An incredible feat for any organisation, over the years the group has managed to remain true to its original aims while also progressing with the times.

Having evolved from its early years when the conference was limited to grower and research station visits in the UK, to the more comprehensive study tours around Europe in recent years, the conference has now expanded its reach to include destinations further afield.

To coincide with its anniversary, the conference was held in the southern hemisphere for the first time in 2017 and, following the success of the South Africa trip, will be returning to south of the equator again in 2019.

The all-important announcement of the 2019 trip to Chile was revealed at the group’s 50th anniversary ball, which saw 120 Under 40’s members, sponsors and supporters join together at the Hop Farm, Kent, on Saturday 25 November for dinner, dancing and a fund-raising auction.

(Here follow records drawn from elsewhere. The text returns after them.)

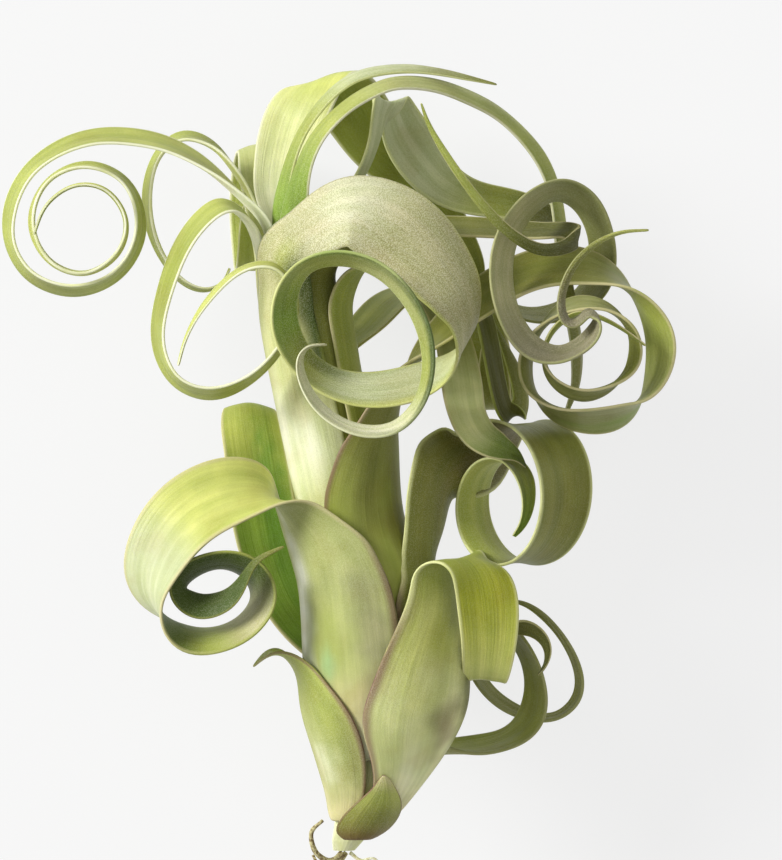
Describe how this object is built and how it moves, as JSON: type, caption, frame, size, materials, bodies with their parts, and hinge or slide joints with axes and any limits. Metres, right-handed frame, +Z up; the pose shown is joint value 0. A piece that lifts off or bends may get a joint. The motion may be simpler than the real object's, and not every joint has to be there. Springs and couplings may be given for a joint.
{
  "type": "air plant",
  "caption": "Curly-leaved air plant with a bulbous base of wrapped leaf sheaths and long tapering leaves that roll into rings, lying on its back.",
  "frame": {"origin": "on the surface it lies on, under the middle of the bounding box", "axes": "+Y from the roots to the leaf tips, +Z up from the surface to the plant's front, +X to the plant's right as seen from above"},
  "size_m": [0.1358, 0.1612, 0.0766],
  "materials": {
    "core": "smooth pale cream-green stem and leaf bases",
    "leaf_basal_scale": "matt lime to olive green leaf with fine silvery scales and lengthwise ridges",
    "leaf_lower_left": "matt lime to olive green leaf with fine silvery scales and lengthwise ridges",
    "leaf_lower_right": "matt lime to olive green leaf with fine silvery scales and lengthwise ridges",
    "leaf_front_left": "matt lime to olive green leaf with fine silvery scales and lengthwise ridges",
    "leaf_back_left": "matt lime to olive green leaf with fine silvery scales and lengthwise ridges",
    "leaf_right_curl": "matt lime to olive green leaf with fine silvery scales and lengthwise ridges",
    "leaf_right_roll": "matt lime to olive green leaf with fine silvery scales and lengthwise ridges",
    "leaf_ribbon": "matt lime to olive green leaf with fine silvery scales and lengthwise ridges",
    "leaf_front_curl": "matt lime to olive green leaf with fine silvery scales and lengthwise ridges",
    "leaf_left_loop": "matt lime to olive green leaf with fine silvery scales and lengthwise ridges",
    "leaf_top_left_ring": "matt lime to olive green leaf with fine silvery scales and lengthwise ridges",
    "leaf_upper_left_ring": "matt lime to olive green leaf with fine silvery scales and lengthwise ridges",
    "leaf_tall_wide": "matt lime to olive green leaf with fine silvery scales and lengthwise ridges",
    "leaf_top_thin": "matt lime to olive green leaf with fine silvery scales and lengthwise ridges",
    "leaf_long_arch": "matt lime to olive green leaf with fine silvery scales and lengthwise ridges",
    "leaf_hook": "matt lime to olive green leaf with fine silvery scales and lengthwise ridges",
    "leaf_right_ring": "matt lime to olive green leaf with fine silvery scales and lengthwise ridges",
    "leaf_wedge": "matt lime to olive green leaf with fine silvery scales and lengthwise ridges",
    "leaf_hanging_loop": "matt lime to olive green leaf with fine silvery scales and lengthwise ridges",
    "leaf_lower_right_ring": "matt lime to olive green leaf with fine silvery scales and lengthwise ridges",
    "leaf_rear_left_curl": "matt lime to olive green leaf with fine silvery scales and lengthwise ridges",
    "leaf_rear_right_curl": "matt lime to olive green leaf with fine silvery scales and lengthwise ridges",
    "leaf_rear_lower_curl": "matt lime to olive green leaf with fine silvery scales and lengthwise ridges",
    "root_dry_curl": "dry rough brown root",
    "root_dry_hook": "dry rough brown root",
    "root_pale": "dry rough brown root"
  },
  "bodies": {
    "root": {"core": "core", "leaf_basal_scale": "leaf_basal_scale", "leaf_lower_left": "leaf_lower_left", "leaf_lower_right": "leaf_lower_right", "leaf_front_left": "leaf_front_left", "leaf_back_left": "leaf_back_left", "leaf_right_curl": "leaf_right_curl", "leaf_right_roll": "leaf_right_roll", "leaf_ribbon": "leaf_ribbon", "leaf_front_curl": "leaf_front_curl", "leaf_left_loop": "leaf_left_loop", "leaf_top_left_ring": "leaf_top_left_ring", "leaf_upper_left_ring": "leaf_upper_left_ring", "leaf_tall_wide": "leaf_tall_wide", "leaf_top_thin": "leaf_top_thin", "leaf_long_arch": "leaf_long_arch", "leaf_hook": "leaf_hook", "leaf_right_ring": "leaf_right_ring", "leaf_wedge": "leaf_wedge", "leaf_hanging_loop": "leaf_hanging_loop", "leaf_lower_right_ring": "leaf_lower_right_ring", "leaf_rear_left_curl": "leaf_rear_left_curl", "leaf_rear_right_curl": "leaf_rear_right_curl", "leaf_rear_lower_curl": "leaf_rear_lower_curl", "root_dry_curl": "root_dry_curl", "root_dry_hook": "root_dry_hook", "root_pale": "root_pale"}
  },
  "joints": []
}
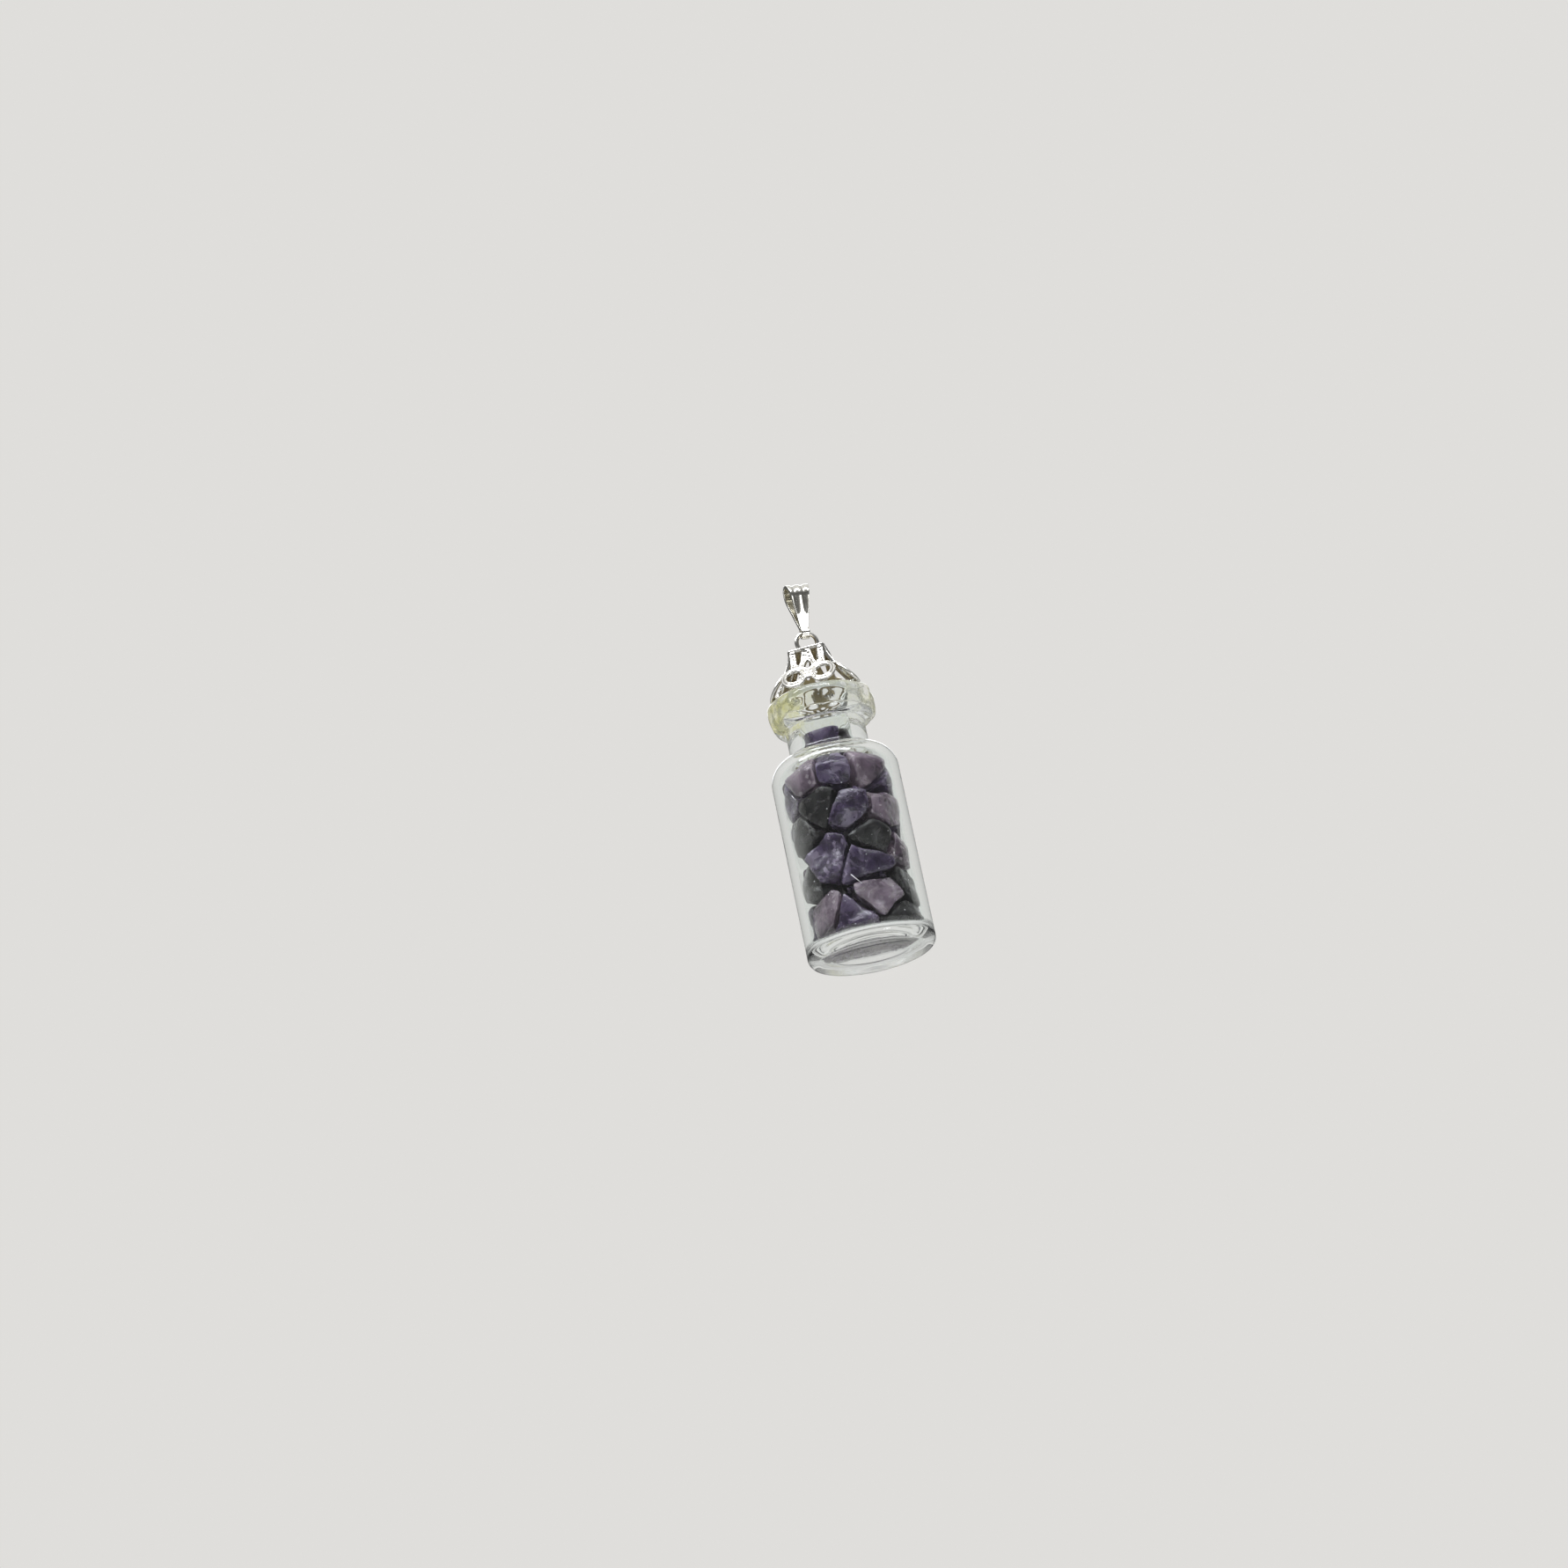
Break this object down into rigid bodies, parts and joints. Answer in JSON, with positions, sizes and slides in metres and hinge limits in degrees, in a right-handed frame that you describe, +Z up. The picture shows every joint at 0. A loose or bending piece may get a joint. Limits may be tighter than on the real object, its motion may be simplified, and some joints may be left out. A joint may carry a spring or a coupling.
{
  "type": "bottle pendant",
  "caption": "Small glass vial filled with amethyst chips under a pierced silver cap, hung by a wire loop from a tapered folded bail.",
  "frame": {"origin": "the chain's seat: the highest point inside the bail's fold, on the pendant's axis", "axes": "+Z up along the pendant's axis, which hangs down from the origin; -Y is the front, where the bail's fluted leaf faces; X runs along the bail's fold, as the chain does"},
  "size_m": [0.016, 0.016, 0.0498],
  "materials": {
    "silver_metal": "bright silver plate, slightly warm, polished on the raised edges and darker in the recesses",
    "clear_glass": "clear blown glass, polished",
    "clear_resin": "clear pale yellow-green resin, glossy and lumpy",
    "amethyst_violet": "tumbled, translucent, glossy",
    "amethyst_lilac": "tumbled, translucent and milky, glossy",
    "amethyst_smoke": "tumbled, nearly black with a green cast, glossy"
  },
  "bodies": {
    "bail": {"bail": "silver_metal"},
    "drop": {"cap": "silver_metal", "bottle": "clear_glass", "resin_seal": "clear_resin", "chip_01": "amethyst_violet", "chip_02": "amethyst_lilac", "chip_03": "amethyst_lilac", "chip_04": "amethyst_violet", "chip_05": "amethyst_violet", "chip_06": "amethyst_smoke", "chip_07": "amethyst_violet", "chip_08": "amethyst_lilac", "chip_09": "amethyst_smoke", "chip_10": "amethyst_smoke", "chip_11": "amethyst_violet", "chip_12": "amethyst_violet", "chip_13": "amethyst_lilac", "chip_14": "amethyst_smoke", "chip_15": "amethyst_lilac", "chip_16": "amethyst_lilac", "chip_17": "amethyst_violet", "chip_18": "amethyst_smoke", "chip_19": "amethyst_smoke", "chip_20": "amethyst_smoke", "chip_21": "amethyst_violet", "chip_22": "amethyst_violet", "chip_23": "amethyst_lilac", "chip_24": "amethyst_violet", "chip_25": "amethyst_lilac", "chip_26": "amethyst_smoke", "chip_27": "amethyst_violet", "chip_28": "amethyst_smoke", "chip_29": "amethyst_violet", "chip_30": "amethyst_lilac", "chip_31": "amethyst_lilac", "chip_32": "amethyst_violet", "chip_33": "amethyst_smoke", "chip_34": "amethyst_violet", "chip_35": "amethyst_smoke", "chip_36": "amethyst_violet", "chip_37": "amethyst_smoke", "chip_38": "amethyst_lilac", "chip_39": "amethyst_violet", "chip_40": "amethyst_smoke", "chip_41": "amethyst_lilac"}
  },
  "joints": [
    {"name": "drop_swing", "type": "hinge", "parent": "bail", "child": "drop", "pos_m": [0, 0, -0.0062], "axis": [1, 0, 0], "range_deg": [-90, 90]}
  ]
}
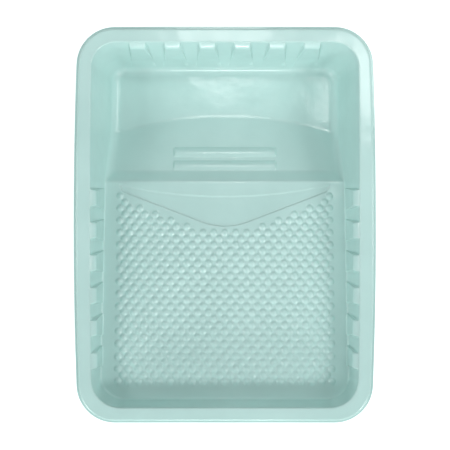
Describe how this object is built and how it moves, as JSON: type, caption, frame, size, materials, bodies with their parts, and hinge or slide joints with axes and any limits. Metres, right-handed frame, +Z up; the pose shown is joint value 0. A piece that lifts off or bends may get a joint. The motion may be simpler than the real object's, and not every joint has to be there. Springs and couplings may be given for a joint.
{
  "type": "paint roller tray",
  "caption": "Shallow moulded plastic paint roller tray with a wide flat rim, ribbed walls, a deep well at one end and a gently sloping ramp of raised bumps.",
  "frame": {"origin": "under the middle of the tray, level with the underside of the well", "axes": "+Z up with the rim level, +Y towards the deep well, +X to the right when looking along +Y"},
  "size_m": [0.2912, 0.3812, 0.066],
  "materials": {
    "formed_plastic": "glossy thin vacuum-formed polystyrene, pale mint green"
  },
  "bodies": {
    "root": {"rim": "formed_plastic", "well_end_wall": "formed_plastic", "well_side_wall_left": "formed_plastic", "well_side_wall_right": "formed_plastic", "well_corner_left": "formed_plastic", "well_corner_right": "formed_plastic", "well_floor": "formed_plastic", "well_front_slope": "formed_plastic", "ramp_step": "formed_plastic", "drain_panel": "formed_plastic", "ramp_deck": "formed_plastic", "ramp_side_wall_left": "formed_plastic", "ramp_side_wall_right": "formed_plastic", "shallow_corner_left": "formed_plastic", "shallow_corner_right": "formed_plastic", "shallow_end_wall": "formed_plastic"}
  },
  "joints": []
}
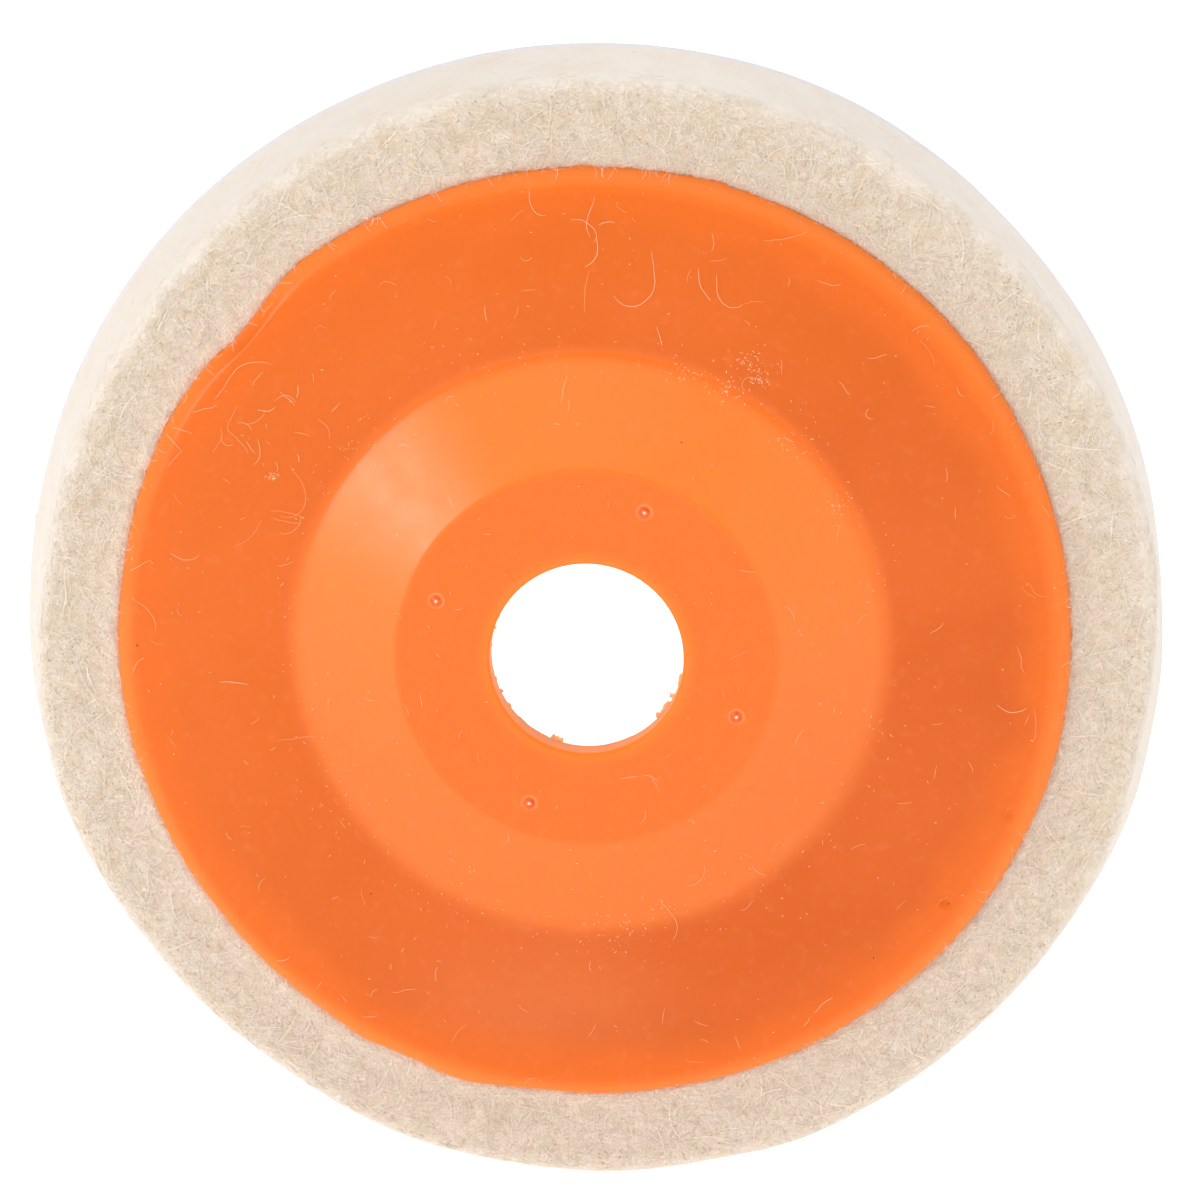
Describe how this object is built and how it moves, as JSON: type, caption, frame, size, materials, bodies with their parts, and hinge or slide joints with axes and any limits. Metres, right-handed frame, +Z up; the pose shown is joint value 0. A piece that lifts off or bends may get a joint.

“We shall be visiting the Rancagua area of central Chile, just a few hours south of Santiago,” said Emily Livesey, chair of the Under 40’s. “The climate changes all the way down the country so we are hoping there will be a good mix of fruit crops in the area we are visiting.”

Established in 1967, the initial objectives of the conferences were to provide the future leaders of the fruit industry with a platform to learn about the latest technical developments, find the right support to develop their careers and network with a diverse range of growers and industry suppliers.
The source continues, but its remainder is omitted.